Amazon is well known for its personalized recommendations, both on the site and delivered by email, but they don’t always get it right.
For instance, I received a browse abandon email I from Amazon on my PC and on my phone:
There are some things about this email which are best-in-class:
- Amazon personalized the email by prominently featuring the image of the product I had previously evaluated
- They used responsive design, delivering an email perfectly sized for my mobile device
- They suppressed the secondary call to action so my attention is drawn to the main activity they would like me to pursue
However, Amazon also made a major mistake with this email that plagues many companies who build their remarketing tools in-house: they are out of step with the visitor!

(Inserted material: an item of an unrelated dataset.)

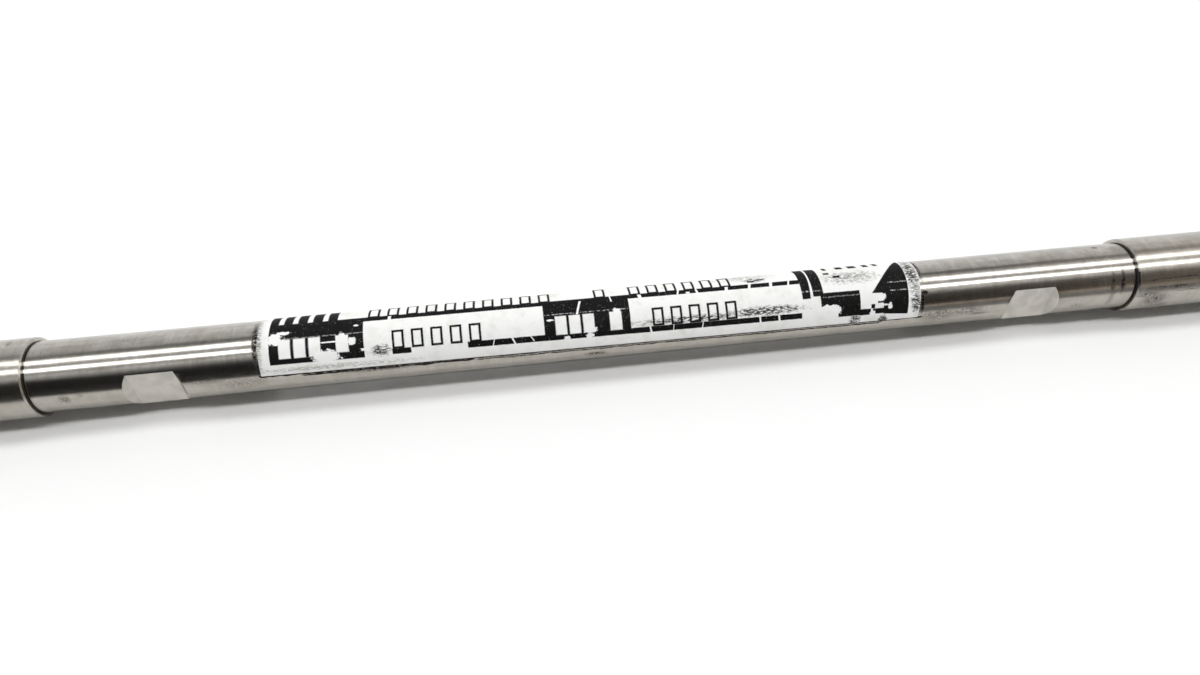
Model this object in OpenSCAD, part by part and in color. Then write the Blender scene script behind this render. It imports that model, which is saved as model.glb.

However, I had already purchased and received a PC headset from Amazon, just a few days before I got this email.
I only have one pair of ears, so exactly what was Amazon thinking? Perhaps through some super-advanced profiling they were able to determine that I have a dog, and that I might need an extra headset for him? I can tell you that I tried it on him and he didn’t like it very much…
On a more serious note, out-of-step problems like this hurt a retailer’s relationship with their customer. By sending an email that is no longer appropriate, they make the customer:
- Question if their purchase actually was completed with the retailer
- Feel like perhaps they made a bad decision and purchased the wrong product
- Wonder if the brand has a disorganized and inaccurate tracking and recommendation system
In a nutshell, sending promotions for an item that the customer has just bought will betray your brand and could potentially lose you a customer for life.
Staying in Step
The point that this makes is that you have to be vigilant in your marketing communications to ensure you stay in step with your customer. In practice this means tracking customers in real time, and using sophisticated suppression logic to ensure that your abandoned shopping cart emails and your browse emails are all in synch.
There is a tendency to think that sending triggered emails is a simple process. After all, email service providers have auto-responders that let you automatically email website visitors or leads based on certain actions, right?
The problem with this approach, and just about all attempts to build a remarketing capability in house, is that is seriously underestimates the task.
So what do you need to do to stay in step with your customer and avoid the same type of negative customer experience that Amazon just created with me?
- Implement a real-time feed which is continuously monitoring customer behavior, 24x7x365. That means that there can be no batches of data in your system, no lists, but a continuous stream of customer events. With 90 percent of abandoned shopping carts going cold within an hour, this system must pull information from across multiple channels and always recommend an appropriate “next best action” for each individual in real-time, at the moment when your opportunity to win them back is the greatest.
- Personalize your emails. The average time delay between first visit and purchase is 19 hours, but 72% of visitors will buy in the first 12 hours (Data SeeWhy). If you have a real-time system in place, you have the added advantage of always having the most current information about your customer and their buying and browsing activities. Incorporate this information into your browse abandonment and shopping cart abandonment emails and open rates for your emails can increase to hit 40% – 50%, with some campaigns getting an astonishing 80% open rate on their emails.It’s worth mentioning that if you don’t put a real-time system in place, then don’t personalize. As we saw in the Amazon example personalization will backfire if you are even just a few hours out of step with a customer .
- Use multi-stage campaigns. According to a recent Forrester’s study, 88% of U.S. online customers abandon shopping carts each year. The single largest reason why customers are abandoning in 2013 is because they are not yet ready to buy. It’s a timing problem. To combat this, many retailers who have real-time systems in place can send a sequence of remarketing emails sent at carefully optimized intervals. As we have seen with our clients, these multi-stage campaigns will recover up to 50% more lost sales than a single email blast.
Without real time visitor tracking, however, you should not send multiple remarketing emails. Being out of step once is pretty bad. Doing it multiple times is unforgivable.
Staying in step with your customer is critically important but often difficult to implement. Trying to implement these techniques without real-time analytics, like we saw with the Amazon example, means that you often can’t address the true causes of abandonment and risk alienating the very customer you are hoping to win back. If you are looking to reengage with customers that browse then abandon, or abandon their shopping cart, then the No. 1 thing on your shopping list should be real-time monitoring.